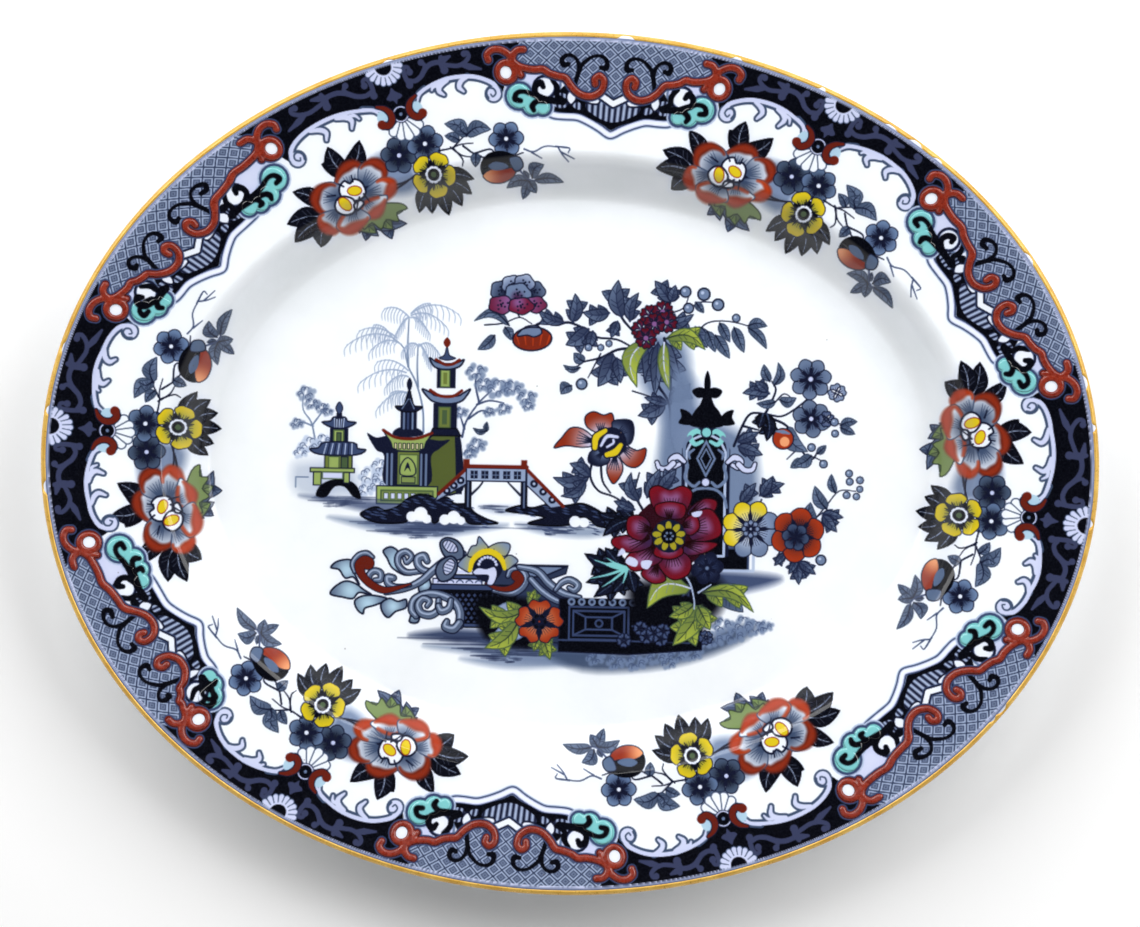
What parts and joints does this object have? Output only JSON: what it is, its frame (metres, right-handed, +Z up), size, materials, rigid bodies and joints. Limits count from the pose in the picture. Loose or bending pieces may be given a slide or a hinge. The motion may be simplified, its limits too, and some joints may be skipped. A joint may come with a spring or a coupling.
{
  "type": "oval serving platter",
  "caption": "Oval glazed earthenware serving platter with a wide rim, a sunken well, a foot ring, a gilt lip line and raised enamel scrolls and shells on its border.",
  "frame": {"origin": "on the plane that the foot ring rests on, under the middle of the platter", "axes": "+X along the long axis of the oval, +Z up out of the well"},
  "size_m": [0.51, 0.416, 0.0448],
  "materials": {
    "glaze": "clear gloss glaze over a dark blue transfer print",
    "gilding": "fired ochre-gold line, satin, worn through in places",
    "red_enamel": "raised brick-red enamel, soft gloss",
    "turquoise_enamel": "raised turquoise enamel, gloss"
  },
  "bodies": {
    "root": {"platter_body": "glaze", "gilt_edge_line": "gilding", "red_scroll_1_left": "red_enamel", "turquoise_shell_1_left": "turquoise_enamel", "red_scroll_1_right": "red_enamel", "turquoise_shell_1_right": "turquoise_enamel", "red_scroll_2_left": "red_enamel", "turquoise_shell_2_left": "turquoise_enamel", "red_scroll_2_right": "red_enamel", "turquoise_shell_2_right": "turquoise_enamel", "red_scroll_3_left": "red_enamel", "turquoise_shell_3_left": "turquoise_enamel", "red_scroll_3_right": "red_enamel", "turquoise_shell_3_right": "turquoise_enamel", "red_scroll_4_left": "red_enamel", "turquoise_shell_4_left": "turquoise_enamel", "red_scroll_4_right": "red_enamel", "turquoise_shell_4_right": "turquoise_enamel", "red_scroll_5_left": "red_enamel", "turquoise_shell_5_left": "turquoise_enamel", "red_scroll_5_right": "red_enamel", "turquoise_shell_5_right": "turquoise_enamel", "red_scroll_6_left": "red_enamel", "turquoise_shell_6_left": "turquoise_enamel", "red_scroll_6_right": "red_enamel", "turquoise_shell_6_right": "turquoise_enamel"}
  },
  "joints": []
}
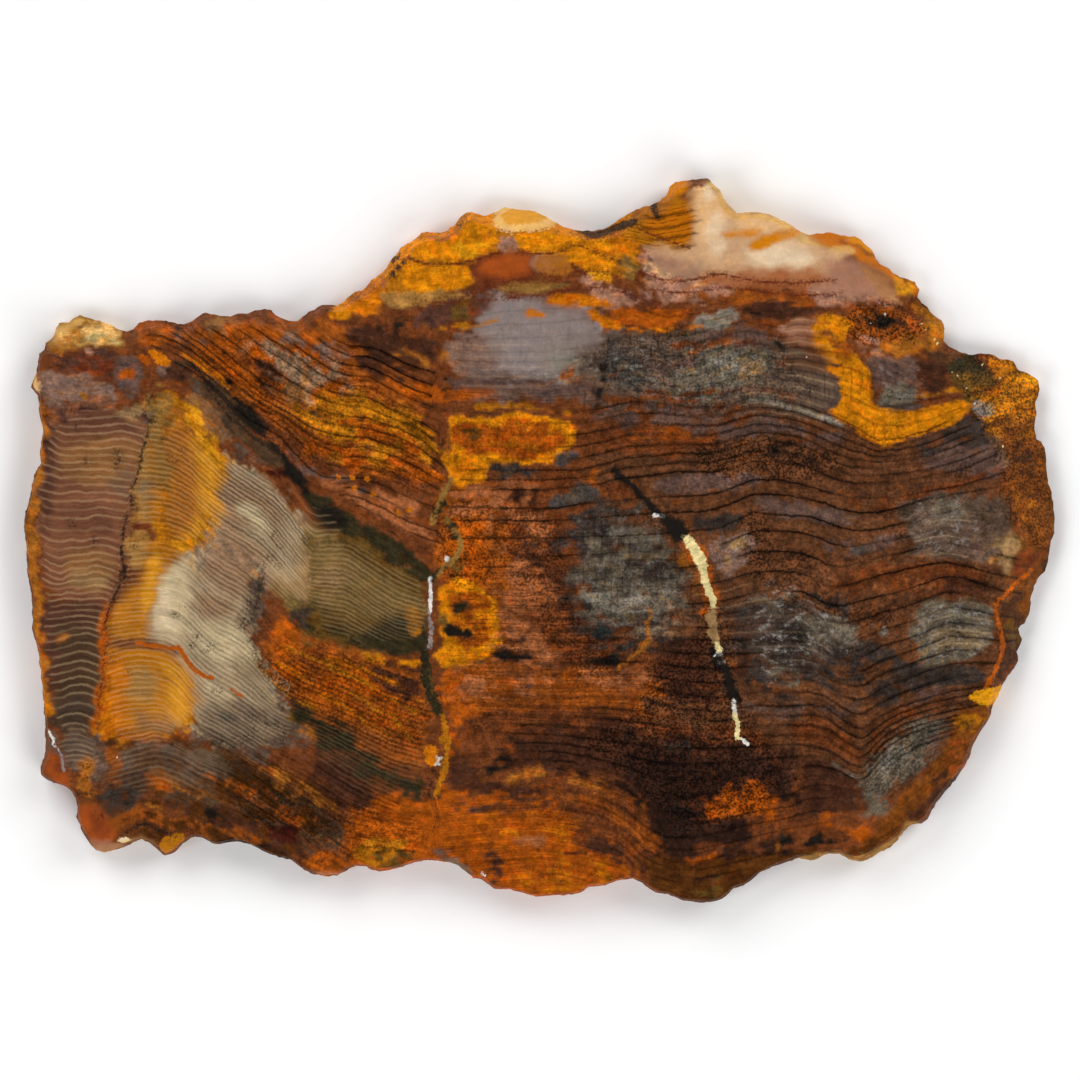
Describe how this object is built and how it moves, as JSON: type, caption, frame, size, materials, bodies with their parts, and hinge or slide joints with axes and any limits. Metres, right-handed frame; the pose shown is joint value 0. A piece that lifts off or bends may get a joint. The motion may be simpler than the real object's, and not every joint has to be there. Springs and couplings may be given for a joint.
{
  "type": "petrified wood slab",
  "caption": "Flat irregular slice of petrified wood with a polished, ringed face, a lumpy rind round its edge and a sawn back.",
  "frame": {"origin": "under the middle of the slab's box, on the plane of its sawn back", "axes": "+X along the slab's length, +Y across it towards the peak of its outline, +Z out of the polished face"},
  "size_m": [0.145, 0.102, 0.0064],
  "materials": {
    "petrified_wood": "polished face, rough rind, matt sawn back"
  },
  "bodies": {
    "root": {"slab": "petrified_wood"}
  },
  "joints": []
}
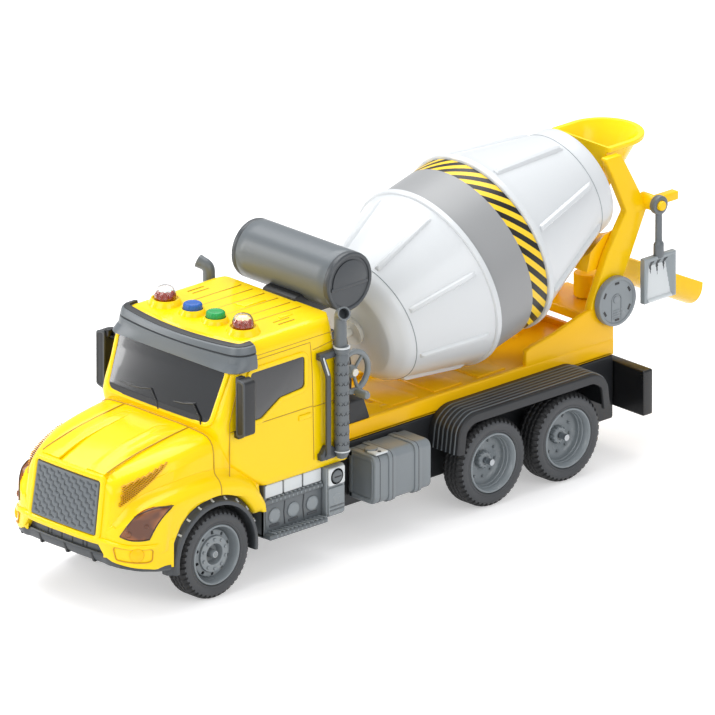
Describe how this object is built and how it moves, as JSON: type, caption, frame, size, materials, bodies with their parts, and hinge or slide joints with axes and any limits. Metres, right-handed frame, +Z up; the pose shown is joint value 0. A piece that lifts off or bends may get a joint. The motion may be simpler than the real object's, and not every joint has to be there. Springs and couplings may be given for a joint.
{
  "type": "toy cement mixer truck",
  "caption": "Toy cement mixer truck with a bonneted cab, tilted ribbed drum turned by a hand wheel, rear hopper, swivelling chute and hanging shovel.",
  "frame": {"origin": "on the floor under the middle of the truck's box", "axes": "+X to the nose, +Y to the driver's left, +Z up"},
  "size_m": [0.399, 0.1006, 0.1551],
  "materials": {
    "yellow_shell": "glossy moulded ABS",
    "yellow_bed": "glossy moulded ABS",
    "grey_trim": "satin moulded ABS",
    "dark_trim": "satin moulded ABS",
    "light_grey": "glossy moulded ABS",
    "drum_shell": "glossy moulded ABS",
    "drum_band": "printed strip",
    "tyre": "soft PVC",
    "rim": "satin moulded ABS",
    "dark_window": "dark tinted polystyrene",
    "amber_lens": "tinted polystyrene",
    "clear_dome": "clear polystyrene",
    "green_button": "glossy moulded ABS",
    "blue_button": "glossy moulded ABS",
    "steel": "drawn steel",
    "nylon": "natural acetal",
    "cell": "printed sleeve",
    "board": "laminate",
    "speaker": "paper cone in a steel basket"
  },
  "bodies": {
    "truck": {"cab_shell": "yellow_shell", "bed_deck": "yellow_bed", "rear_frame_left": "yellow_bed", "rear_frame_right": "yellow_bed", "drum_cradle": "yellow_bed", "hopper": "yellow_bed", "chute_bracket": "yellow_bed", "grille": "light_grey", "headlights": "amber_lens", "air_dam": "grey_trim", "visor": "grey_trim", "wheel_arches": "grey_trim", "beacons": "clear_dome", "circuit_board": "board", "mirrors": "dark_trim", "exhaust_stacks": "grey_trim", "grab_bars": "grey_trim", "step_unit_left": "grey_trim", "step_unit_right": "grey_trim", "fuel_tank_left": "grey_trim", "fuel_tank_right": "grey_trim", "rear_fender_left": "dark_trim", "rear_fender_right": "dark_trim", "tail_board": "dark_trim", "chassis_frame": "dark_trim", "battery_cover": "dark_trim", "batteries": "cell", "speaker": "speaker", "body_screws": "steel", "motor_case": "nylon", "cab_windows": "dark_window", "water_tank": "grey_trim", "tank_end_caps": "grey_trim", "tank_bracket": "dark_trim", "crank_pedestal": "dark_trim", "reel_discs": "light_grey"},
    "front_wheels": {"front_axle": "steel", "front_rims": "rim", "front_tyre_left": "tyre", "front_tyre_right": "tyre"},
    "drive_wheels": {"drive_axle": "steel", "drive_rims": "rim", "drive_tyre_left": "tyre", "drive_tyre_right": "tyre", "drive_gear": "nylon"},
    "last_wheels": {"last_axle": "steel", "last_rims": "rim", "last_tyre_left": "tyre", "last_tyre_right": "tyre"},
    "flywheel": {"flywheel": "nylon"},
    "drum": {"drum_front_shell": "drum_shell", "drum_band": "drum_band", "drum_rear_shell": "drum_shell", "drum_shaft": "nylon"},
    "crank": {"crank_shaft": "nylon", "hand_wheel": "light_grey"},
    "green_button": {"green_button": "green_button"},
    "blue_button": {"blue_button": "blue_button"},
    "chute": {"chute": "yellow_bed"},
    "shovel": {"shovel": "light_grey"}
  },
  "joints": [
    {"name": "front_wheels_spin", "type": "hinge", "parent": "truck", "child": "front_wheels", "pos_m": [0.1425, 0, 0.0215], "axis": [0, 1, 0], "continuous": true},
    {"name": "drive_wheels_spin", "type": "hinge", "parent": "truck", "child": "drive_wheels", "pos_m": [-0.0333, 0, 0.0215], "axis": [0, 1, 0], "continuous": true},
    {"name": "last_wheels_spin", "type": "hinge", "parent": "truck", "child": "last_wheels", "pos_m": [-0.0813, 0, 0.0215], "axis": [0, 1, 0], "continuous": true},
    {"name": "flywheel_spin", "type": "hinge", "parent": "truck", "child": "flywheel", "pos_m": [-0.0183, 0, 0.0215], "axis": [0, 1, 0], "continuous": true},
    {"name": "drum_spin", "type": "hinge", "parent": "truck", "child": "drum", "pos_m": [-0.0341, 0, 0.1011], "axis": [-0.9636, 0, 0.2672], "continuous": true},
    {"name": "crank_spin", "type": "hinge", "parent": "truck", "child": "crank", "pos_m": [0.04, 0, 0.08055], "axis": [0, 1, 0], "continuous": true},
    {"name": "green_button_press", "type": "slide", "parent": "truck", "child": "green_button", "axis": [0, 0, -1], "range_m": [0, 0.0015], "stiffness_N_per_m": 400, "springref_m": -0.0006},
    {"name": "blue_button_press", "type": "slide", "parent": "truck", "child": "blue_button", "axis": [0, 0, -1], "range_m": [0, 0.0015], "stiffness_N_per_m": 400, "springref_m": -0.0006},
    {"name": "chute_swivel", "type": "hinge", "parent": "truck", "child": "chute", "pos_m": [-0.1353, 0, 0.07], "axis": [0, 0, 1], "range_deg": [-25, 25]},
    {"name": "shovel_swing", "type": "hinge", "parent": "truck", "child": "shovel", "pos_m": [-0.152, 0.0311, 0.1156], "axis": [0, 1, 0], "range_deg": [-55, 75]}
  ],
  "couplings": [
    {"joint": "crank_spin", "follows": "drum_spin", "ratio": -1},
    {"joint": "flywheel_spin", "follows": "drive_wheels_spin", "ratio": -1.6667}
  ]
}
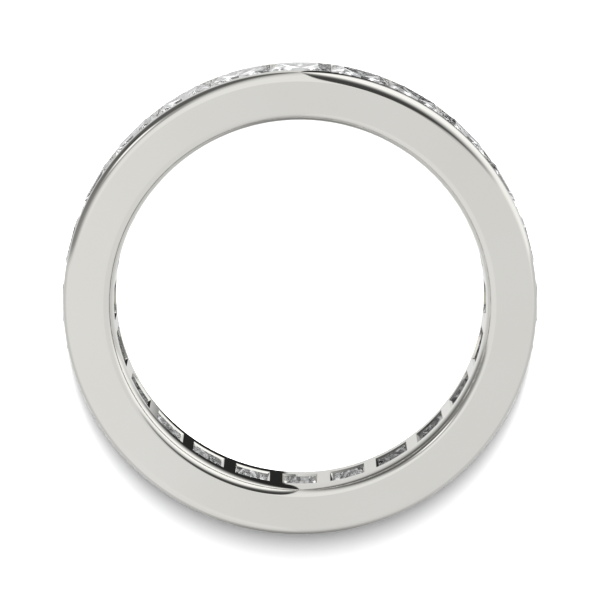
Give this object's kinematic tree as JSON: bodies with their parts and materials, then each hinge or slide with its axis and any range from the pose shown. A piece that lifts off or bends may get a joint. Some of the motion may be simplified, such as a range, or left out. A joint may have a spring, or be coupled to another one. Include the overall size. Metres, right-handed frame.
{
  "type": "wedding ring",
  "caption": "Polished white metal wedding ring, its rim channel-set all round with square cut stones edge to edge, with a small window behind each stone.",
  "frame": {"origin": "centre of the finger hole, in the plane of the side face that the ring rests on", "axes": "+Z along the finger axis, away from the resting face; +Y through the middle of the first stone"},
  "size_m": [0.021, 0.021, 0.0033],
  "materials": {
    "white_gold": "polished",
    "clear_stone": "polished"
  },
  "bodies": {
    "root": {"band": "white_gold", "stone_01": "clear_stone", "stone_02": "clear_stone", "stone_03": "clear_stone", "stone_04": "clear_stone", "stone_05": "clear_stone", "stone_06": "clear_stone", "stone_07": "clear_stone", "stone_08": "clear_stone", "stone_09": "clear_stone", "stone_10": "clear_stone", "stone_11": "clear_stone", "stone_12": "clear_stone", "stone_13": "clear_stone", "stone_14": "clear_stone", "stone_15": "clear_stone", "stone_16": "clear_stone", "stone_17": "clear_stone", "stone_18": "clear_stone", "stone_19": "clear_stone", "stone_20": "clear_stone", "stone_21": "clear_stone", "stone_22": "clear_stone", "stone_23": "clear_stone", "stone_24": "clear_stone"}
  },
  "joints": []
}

# # # #

→ Task objective
Your task is to reproduce, exactly and exclusively, the lines from the one holding "Give this object's" through the final line of the listing.

→ Task result
Give this object's kinematic tree as JSON: bodies with their parts and materials, then each hinge or slide with its axis and any range from the pose shown. A piece that lifts off or bends may get a joint. Some of the motion may be simplified, such as a range, or left out. A joint may have a spring, or be coupled to another one. Include the overall size. Metres, right-handed frame.
{
  "type": "wedding ring",
  "caption": "Polished white metal wedding ring, its rim channel-set all round with square cut stones edge to edge, with a small window behind each stone.",
  "frame": {"origin": "centre of the finger hole, in the plane of the side face that the ring rests on", "axes": "+Z along the finger axis, away from the resting face; +Y through the middle of the first stone"},
  "size_m": [0.021, 0.021, 0.0033],
  "materials": {
    "white_gold": "polished",
    "clear_stone": "polished"
  },
  "bodies": {
    "root": {"band": "white_gold", "stone_01": "clear_stone", "stone_02": "clear_stone", "stone_03": "clear_stone", "stone_04": "clear_stone", "stone_05": "clear_stone", "stone_06": "clear_stone", "stone_07": "clear_stone", "stone_08": "clear_stone", "stone_09": "clear_stone", "stone_10": "clear_stone", "stone_11": "clear_stone", "stone_12": "clear_stone", "stone_13": "clear_stone", "stone_14": "clear_stone", "stone_15": "clear_stone", "stone_16": "clear_stone", "stone_17": "clear_stone", "stone_18": "clear_stone", "stone_19": "clear_stone", "stone_20": "clear_stone", "stone_21": "clear_stone", "stone_22": "clear_stone", "stone_23": "clear_stone", "stone_24": "clear_stone"}
  },
  "joints": []
}